> _PROVIDED MATERIAL_
————

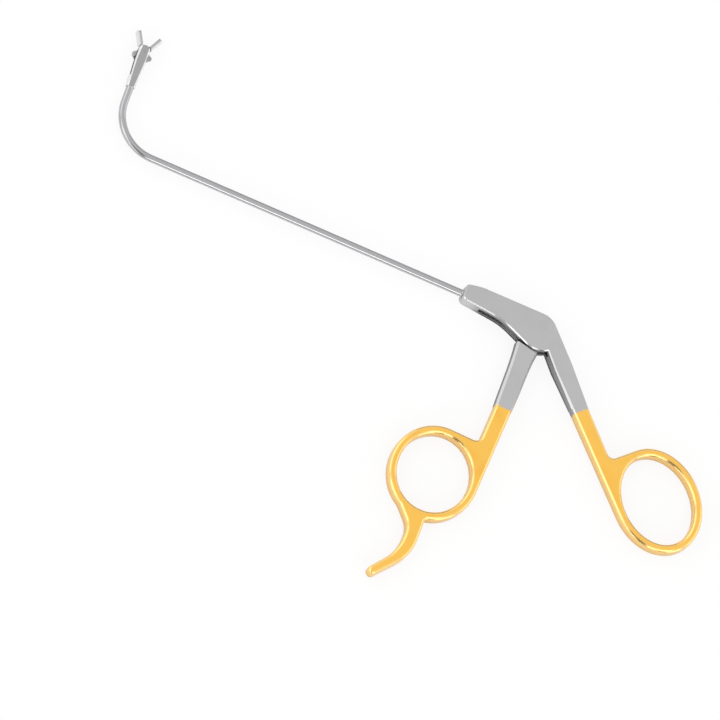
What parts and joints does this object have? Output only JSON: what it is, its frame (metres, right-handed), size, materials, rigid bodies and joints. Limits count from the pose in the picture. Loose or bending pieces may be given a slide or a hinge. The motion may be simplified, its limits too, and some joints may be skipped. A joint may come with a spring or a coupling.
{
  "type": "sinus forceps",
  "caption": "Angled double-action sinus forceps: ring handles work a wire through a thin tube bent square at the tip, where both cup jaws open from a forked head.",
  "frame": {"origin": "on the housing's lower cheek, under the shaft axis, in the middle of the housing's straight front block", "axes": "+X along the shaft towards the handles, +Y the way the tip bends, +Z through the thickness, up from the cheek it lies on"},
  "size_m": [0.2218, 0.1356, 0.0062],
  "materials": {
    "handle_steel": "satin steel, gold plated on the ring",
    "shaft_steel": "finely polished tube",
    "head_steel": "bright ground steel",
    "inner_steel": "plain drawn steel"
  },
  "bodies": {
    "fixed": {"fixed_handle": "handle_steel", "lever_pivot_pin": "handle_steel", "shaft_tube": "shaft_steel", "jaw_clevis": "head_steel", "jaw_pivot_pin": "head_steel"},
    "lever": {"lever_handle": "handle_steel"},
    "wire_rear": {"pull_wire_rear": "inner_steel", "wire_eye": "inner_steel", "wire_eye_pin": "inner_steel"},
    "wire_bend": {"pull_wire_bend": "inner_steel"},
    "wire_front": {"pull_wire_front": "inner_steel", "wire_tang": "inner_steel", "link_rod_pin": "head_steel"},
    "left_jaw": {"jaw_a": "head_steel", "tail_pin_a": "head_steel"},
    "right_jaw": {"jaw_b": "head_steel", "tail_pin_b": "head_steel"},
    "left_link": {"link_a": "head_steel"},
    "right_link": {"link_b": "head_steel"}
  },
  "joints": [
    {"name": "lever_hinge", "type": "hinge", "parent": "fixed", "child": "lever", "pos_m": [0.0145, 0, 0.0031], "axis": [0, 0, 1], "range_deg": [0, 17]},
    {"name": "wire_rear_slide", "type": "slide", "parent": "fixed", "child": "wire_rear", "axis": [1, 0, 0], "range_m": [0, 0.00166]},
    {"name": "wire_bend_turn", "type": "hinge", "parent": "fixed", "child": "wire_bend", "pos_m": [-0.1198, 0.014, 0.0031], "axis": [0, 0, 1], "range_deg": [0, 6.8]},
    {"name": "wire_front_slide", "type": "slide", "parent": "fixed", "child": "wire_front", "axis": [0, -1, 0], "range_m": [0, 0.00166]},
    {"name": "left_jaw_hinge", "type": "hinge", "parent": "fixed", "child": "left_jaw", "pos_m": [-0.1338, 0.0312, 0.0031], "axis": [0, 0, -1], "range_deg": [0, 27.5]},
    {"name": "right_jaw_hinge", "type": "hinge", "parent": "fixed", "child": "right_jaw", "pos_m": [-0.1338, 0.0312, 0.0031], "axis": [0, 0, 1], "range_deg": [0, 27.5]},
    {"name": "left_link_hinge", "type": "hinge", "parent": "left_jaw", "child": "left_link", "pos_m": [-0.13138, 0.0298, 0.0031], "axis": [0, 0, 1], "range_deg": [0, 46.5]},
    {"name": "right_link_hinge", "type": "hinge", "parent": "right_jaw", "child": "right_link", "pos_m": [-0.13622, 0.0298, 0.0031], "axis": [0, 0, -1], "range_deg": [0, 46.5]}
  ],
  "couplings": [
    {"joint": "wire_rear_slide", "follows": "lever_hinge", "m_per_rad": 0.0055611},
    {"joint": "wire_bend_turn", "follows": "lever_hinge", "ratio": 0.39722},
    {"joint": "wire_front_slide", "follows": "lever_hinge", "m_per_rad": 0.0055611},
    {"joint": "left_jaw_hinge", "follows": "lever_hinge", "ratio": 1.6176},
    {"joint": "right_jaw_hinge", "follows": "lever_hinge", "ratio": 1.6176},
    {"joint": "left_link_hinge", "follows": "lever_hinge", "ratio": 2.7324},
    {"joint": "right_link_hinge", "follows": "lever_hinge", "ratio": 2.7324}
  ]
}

————

> _REQUIRED TASK_
Respond with the number of lines containing "materials" and no additional words.

> _WRITTEN SOLUTION_
2